Following this experience with Marley, Scrooge is visited by three ghosts, the Spirits of Christmas Past, Present and Future. The Spirit of Christmas Past reminds Scrooge of the loneliness of his childhood and all the opportunities he had for joy and happiness that he squandered in the pursuit of wealth. The Spirit of Christmas Present shows Scrooge the depth of joy and goodwill of Christmas experienced far and wide, from a bare hut to a remote lighthouse. While Scrooge may be materially rich, in the eyes of those who know him, he is impoverished in spirit. As Scrooge’s nephew, Fred, remarks:
He’s a comical old fellow…and not so pleasant as he might be. However, his offenses carry their own punishment,… His wealth is of no use to him. He doesn’t do any good with it. He doesn’t make himself comfortable with it…I am sorry for him:…who suffers by his ill whims? Himself, always.
The final apparition, the Spirit of Christmas Future, reveals to Scrooge the end of his own life – plundered and bereft, unwatched, unwept, uncared for – a truly desolate death. The story of his life, though, as revealed by the three spirits, has bought Scrooge to his knees. Recognising the poverty and meanness of his life, Scrooge vows to change, desperately declaring: I am not the man I was. I will not be the man I must have been.
Dickens is a master at depicting the misery of abject poverty and the suffering imposed upon the poor by people just like Scrooge. The third spirit takes Scrooge to a part of the city where Scrooge had never trod, where the poorest of the poor and the most desperate of people lived.
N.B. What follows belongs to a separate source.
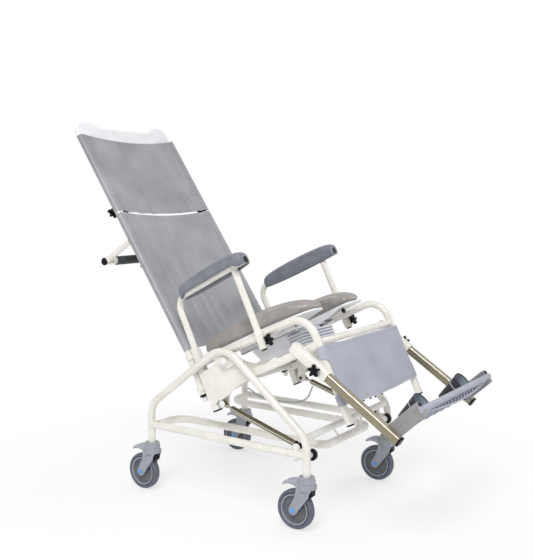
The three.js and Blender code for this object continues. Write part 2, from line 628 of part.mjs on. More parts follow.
function mechanismSide(sign) {
  const x = sign * rail.planeX;
  const square = rectangle(squareTube, squareTube);
  const post = bar(square, seat(x, lever.u, lever.bottomV), seat(x, lever.u, lever.topV), X);
  const long = bar(square, seat(x, lever.u, beam.v), seat(x, rail.calfU, beam.v), X);
  const inner = sign * sidePlate.innerX;
  const plate = plateAcrossX(sidePlateOutline, seat, inner, inner + sign * sidePlate.thickness);
  const boss = roundBar(
    sidePlate.bossRadius, seat(inner, 0, 0), seat(sign * sidePlate.bossOuterX, 0, 0), caster.sides / 2,
  );
  const cover = plateAcrossX(coverOutline, seat, sign * coverPlate.innerX, sign * coverPlate.outerX);
  const tubeX = sign * backTube.x;
  const clamps = [backClamp.upperV, backClamp.lowerV].flatMap((v) => [
    roundBar(
      backClamp.outerRadius, seat(tubeX, backTube.stubU, v - backClamp.height / 2),
      seat(tubeX, backTube.stubU, v + backClamp.height / 2), caster.sides / 2,
    ),
    bar(
      rectangle(squareTube / 2, backClamp.height), seat(tubeX, backTube.stubU, v), seat(tubeX, lever.u, v), X,
    ),
  ]);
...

The ways were foul and narrow, the shops and houses wretched, the people half naked, drunken, slipshod, ugly. Alleys and archways, like so many cesspools, disgorged their offenses of smell, and dirt, and life, upon the straggling streets; and the whole quarter reeked with crime, with filth and misery.
Prior to this, the second spirit had already warned Scrooge of the consequences of Ignorance and Want, depicted by two children: wretched, abject, frightful, hideous, miserable…Yellow, meagre, ragged, scowling, wolfish. Dickens pulls out all the adjectives to underscore the absolute wretchedness and misery of poverty, and its capacity to render the young into lurking, menacing devils. Time and time again, Scrooge’s words come back to haunt him:
Are there no prisons? Are there no workhouses?
A Christmas Carol was first published in 1843, just days before Christmas, and yet it is as relevant today, in the 21st century, as it was in the nineteenth. Taken back to his past by the Spirit of Christmas Past, Scrooge notes how the way an employer uses his power can make all the difference to the happiness of his employees. Reminded of the generosity and benevolence of his first boss, Scrooge says:
He has the power to render us happy or unhappy, to make our service light or burdensome, a pleasure or a toil. Say that his power lies in words & looks, in things so slight & insignificant that it is impossible to add a count ‘em up; what then? The happiness he gives is quite as great as if it cost a fortune.
A Christmas Carol ends with a renewed Scrooge, laughing and crying, glowing with his good intentions and greeting people with “Merry Christmas.” Promising to “honour Christmas …and keep it all the year,” Scrooge is a new man, a good master to his employees and a good friend to all. The change is simply astonishing.
As this year draws to a close and we reflect on the challenges of a year like no other in recent memory, will we have learned the same lessons? Will we look away and say, “Bah! Humbug!” Or will we go forward believing that charity, forbearance, mercy and benevolence are our true calling; that the happiness and welfare of citizens is just as important as the business of trade; and that we can choose to live in the spirit of Christmas each and every day of the year.
Wishing you all a very Merry and Safe Christmas, surrounded by the people you love and enjoying the peace, joy and hope of the Christmas Season.